Would you retype all of these records exactly?

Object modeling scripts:
>> BEGIN

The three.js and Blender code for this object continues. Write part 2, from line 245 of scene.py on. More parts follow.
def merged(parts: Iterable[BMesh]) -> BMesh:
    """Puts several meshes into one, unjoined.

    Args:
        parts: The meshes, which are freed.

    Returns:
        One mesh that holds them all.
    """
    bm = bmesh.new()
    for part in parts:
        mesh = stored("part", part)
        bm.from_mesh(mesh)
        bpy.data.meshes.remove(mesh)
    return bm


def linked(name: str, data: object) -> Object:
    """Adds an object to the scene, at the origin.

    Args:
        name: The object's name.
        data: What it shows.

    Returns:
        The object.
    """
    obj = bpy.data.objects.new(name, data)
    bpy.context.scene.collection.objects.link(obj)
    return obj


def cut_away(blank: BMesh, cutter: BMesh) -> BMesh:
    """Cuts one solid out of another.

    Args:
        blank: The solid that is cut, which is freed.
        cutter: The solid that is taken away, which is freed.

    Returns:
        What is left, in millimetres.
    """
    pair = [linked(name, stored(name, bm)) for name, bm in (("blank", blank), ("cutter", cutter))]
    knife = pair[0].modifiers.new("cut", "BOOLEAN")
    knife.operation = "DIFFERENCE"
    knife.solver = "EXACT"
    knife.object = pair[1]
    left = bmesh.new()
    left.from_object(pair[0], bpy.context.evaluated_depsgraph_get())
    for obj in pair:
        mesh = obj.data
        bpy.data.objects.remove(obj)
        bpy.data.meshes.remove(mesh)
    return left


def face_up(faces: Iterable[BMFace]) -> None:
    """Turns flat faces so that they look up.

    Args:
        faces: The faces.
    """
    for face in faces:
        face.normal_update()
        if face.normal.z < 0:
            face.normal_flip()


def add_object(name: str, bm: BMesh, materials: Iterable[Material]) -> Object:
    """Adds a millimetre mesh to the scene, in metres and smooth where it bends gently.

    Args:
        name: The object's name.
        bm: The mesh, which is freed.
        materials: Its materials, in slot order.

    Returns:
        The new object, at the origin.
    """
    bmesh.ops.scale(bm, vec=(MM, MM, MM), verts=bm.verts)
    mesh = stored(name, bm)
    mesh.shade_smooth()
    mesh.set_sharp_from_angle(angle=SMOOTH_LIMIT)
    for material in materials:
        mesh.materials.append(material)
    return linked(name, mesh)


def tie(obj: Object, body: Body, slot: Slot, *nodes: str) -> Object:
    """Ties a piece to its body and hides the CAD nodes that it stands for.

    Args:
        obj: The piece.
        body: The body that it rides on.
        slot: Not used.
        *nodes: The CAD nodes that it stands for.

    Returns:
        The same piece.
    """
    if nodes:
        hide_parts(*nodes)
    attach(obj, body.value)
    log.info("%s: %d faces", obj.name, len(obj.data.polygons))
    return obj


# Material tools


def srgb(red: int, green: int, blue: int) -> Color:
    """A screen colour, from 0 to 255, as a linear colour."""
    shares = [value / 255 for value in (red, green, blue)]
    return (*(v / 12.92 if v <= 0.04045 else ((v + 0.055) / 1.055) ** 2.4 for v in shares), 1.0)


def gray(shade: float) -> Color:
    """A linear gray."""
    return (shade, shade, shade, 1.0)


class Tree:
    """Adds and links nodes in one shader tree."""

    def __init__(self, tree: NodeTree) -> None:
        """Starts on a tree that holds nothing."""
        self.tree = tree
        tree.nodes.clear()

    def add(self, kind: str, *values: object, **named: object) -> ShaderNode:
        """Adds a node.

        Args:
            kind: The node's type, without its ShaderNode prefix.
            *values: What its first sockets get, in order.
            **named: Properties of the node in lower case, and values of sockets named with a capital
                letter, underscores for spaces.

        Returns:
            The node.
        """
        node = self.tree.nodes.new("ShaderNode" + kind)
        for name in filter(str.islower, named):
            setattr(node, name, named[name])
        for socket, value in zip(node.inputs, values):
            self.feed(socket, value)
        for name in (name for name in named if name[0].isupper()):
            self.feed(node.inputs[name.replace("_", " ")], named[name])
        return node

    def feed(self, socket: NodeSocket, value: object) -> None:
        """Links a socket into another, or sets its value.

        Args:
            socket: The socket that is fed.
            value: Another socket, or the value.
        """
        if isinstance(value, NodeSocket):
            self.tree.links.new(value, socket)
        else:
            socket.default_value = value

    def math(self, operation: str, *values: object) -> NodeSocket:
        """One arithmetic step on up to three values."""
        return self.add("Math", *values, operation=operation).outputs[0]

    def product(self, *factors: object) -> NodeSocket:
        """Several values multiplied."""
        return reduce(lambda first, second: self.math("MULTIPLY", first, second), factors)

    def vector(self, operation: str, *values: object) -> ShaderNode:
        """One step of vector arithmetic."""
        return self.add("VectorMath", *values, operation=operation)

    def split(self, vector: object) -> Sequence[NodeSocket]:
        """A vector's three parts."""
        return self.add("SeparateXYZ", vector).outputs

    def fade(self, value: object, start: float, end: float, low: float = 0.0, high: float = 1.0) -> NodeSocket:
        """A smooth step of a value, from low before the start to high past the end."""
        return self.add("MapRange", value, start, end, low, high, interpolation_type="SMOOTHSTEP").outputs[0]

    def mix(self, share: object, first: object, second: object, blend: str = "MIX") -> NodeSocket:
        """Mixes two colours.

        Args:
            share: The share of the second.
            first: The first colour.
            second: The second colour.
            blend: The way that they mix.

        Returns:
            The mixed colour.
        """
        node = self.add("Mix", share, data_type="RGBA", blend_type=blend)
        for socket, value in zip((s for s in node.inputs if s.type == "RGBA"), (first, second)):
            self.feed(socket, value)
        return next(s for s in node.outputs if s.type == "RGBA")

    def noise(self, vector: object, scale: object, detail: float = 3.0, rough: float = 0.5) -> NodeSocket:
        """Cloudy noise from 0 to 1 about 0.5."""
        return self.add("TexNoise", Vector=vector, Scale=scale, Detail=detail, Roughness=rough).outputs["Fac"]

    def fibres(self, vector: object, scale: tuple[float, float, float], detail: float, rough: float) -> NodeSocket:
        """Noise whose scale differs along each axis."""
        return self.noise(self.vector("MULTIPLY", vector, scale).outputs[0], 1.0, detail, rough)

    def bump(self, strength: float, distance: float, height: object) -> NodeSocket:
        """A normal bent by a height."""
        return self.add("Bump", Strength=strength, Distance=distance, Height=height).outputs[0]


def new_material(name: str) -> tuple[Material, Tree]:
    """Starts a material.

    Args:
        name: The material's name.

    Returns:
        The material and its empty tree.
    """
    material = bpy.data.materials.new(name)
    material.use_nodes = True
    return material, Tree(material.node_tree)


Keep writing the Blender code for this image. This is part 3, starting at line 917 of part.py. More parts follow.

>> END

## TASK SOLUTION
The three.js and Blender code for this object continues. Write part 2, from line 245 of scene.py on. More parts follow.
def merged(parts: Iterable[BMesh]) -> BMesh:
    """Puts several meshes into one, unjoined.

    Args:
        parts: The meshes, which are freed.

    Returns:
        One mesh that holds them all.
    """
    bm = bmesh.new()
    for part in parts:
        mesh = stored("part", part)
        bm.from_mesh(mesh)
        bpy.data.meshes.remove(mesh)
    return bm


def linked(name: str, data: object) -> Object:
    """Adds an object to the scene, at the origin.

    Args:
        name: The object's name.
        data: What it shows.

    Returns:
        The object.
    """
    obj = bpy.data.objects.new(name, data)
    bpy.context.scene.collection.objects.link(obj)
    return obj


def cut_away(blank: BMesh, cutter: BMesh) -> BMesh:
    """Cuts one solid out of another.

    Args:
        blank: The solid that is cut, which is freed.
        cutter: The solid that is taken away, which is freed.

    Returns:
        What is left, in millimetres.
    """
    pair = [linked(name, stored(name, bm)) for name, bm in (("blank", blank), ("cutter", cutter))]
    knife = pair[0].modifiers.new("cut", "BOOLEAN")
    knife.operation = "DIFFERENCE"
    knife.solver = "EXACT"
    knife.object = pair[1]
    left = bmesh.new()
    left.from_object(pair[0], bpy.context.evaluated_depsgraph_get())
    for obj in pair:
        mesh = obj.data
        bpy.data.objects.remove(obj)
        bpy.data.meshes.remove(mesh)
    return left


def face_up(faces: Iterable[BMFace]) -> None:
    """Turns flat faces so that they look up.

    Args:
        faces: The faces.
    """
    for face in faces:
        face.normal_update()
        if face.normal.z < 0:
            face.normal_flip()


def add_object(name: str, bm: BMesh, materials: Iterable[Material]) -> Object:
    """Adds a millimetre mesh to the scene, in metres and smooth where it bends gently.

    Args:
        name: The object's name.
        bm: The mesh, which is freed.
        materials: Its materials, in slot order.

    Returns:
        The new object, at the origin.
    """
    bmesh.ops.scale(bm, vec=(MM, MM, MM), verts=bm.verts)
    mesh = stored(name, bm)
    mesh.shade_smooth()
    mesh.set_sharp_from_angle(angle=SMOOTH_LIMIT)
    for material in materials:
        mesh.materials.append(material)
    return linked(name, mesh)


def tie(obj: Object, body: Body, slot: Slot, *nodes: str) -> Object:
    """Ties a piece to its body and hides the CAD nodes that it stands for.

    Args:
        obj: The piece.
        body: The body that it rides on.
        slot: Not used.
        *nodes: The CAD nodes that it stands for.

    Returns:
        The same piece.
    """
    if nodes:
        hide_parts(*nodes)
    attach(obj, body.value)
    log.info("%s: %d faces", obj.name, len(obj.data.polygons))
    return obj


# Material tools


def srgb(red: int, green: int, blue: int) -> Color:
    """A screen colour, from 0 to 255, as a linear colour."""
    shares = [value / 255 for value in (red, green, blue)]
    return (*(v / 12.92 if v <= 0.04045 else ((v + 0.055) / 1.055) ** 2.4 for v in shares), 1.0)


def gray(shade: float) -> Color:
    """A linear gray."""
    return (shade, shade, shade, 1.0)


class Tree:
    """Adds and links nodes in one shader tree."""

    def __init__(self, tree: NodeTree) -> None:
        """Starts on a tree that holds nothing."""
        self.tree = tree
        tree.nodes.clear()

    def add(self, kind: str, *values: object, **named: object) -> ShaderNode:
        """Adds a node.

        Args:
            kind: The node's type, without its ShaderNode prefix.
            *values: What its first sockets get, in order.
            **named: Properties of the node in lower case, and values of sockets named with a capital
                letter, underscores for spaces.

        Returns:
            The node.
        """
        node = self.tree.nodes.new("ShaderNode" + kind)
        for name in filter(str.islower, named):
            setattr(node, name, named[name])
        for socket, value in zip(node.inputs, values):
            self.feed(socket, value)
        for name in (name for name in named if name[0].isupper()):
            self.feed(node.inputs[name.replace("_", " ")], named[name])
        return node

    def feed(self, socket: NodeSocket, value: object) -> None:
        """Links a socket into another, or sets its value.

        Args:
            socket: The socket that is fed.
            value: Another socket, or the value.
        """
        if isinstance(value, NodeSocket):
            self.tree.links.new(value, socket)
        else:
            socket.default_value = value

    def math(self, operation: str, *values: object) -> NodeSocket:
        """One arithmetic step on up to three values."""
        return self.add("Math", *values, operation=operation).outputs[0]

    def product(self, *factors: object) -> NodeSocket:
        """Several values multiplied."""
        return reduce(lambda first, second: self.math("MULTIPLY", first, second), factors)

    def vector(self, operation: str, *values: object) -> ShaderNode:
        """One step of vector arithmetic."""
        return self.add("VectorMath", *values, operation=operation)

    def split(self, vector: object) -> Sequence[NodeSocket]:
        """A vector's three parts."""
        return self.add("SeparateXYZ", vector).outputs

    def fade(self, value: object, start: float, end: float, low: float = 0.0, high: float = 1.0) -> NodeSocket:
        """A smooth step of a value, from low before the start to high past the end."""
        return self.add("MapRange", value, start, end, low, high, interpolation_type="SMOOTHSTEP").outputs[0]

    def mix(self, share: object, first: object, second: object, blend: str = "MIX") -> NodeSocket:
        """Mixes two colours.

        Args:
            share: The share of the second.
            first: The first colour.
            second: The second colour.
            blend: The way that they mix.

        Returns:
            The mixed colour.
        """
        node = self.add("Mix", share, data_type="RGBA", blend_type=blend)
        for socket, value in zip((s for s in node.inputs if s.type == "RGBA"), (first, second)):
            self.feed(socket, value)
        return next(s for s in node.outputs if s.type == "RGBA")

    def noise(self, vector: object, scale: object, detail: float = 3.0, rough: float = 0.5) -> NodeSocket:
        """Cloudy noise from 0 to 1 about 0.5."""
        return self.add("TexNoise", Vector=vector, Scale=scale, Detail=detail, Roughness=rough).outputs["Fac"]

    def fibres(self, vector: object, scale: tuple[float, float, float], detail: float, rough: float) -> NodeSocket:
        """Noise whose scale differs along each axis."""
        return self.noise(self.vector("MULTIPLY", vector, scale).outputs[0], 1.0, detail, rough)

    def bump(self, strength: float, distance: float, height: object) -> NodeSocket:
        """A normal bent by a height."""
        return self.add("Bump", Strength=strength, Distance=distance, Height=height).outputs[0]


def new_material(name: str) -> tuple[Material, Tree]:
    """Starts a material.

    Args:
        name: The material's name.

    Returns:
        The material and its empty tree.
    """
    material = bpy.data.materials.new(name)
    material.use_nodes = True
    return material, Tree(material.node_tree)


Keep writing the Blender code for this image. This is part 3, starting at line 917 of part.py. More parts follow.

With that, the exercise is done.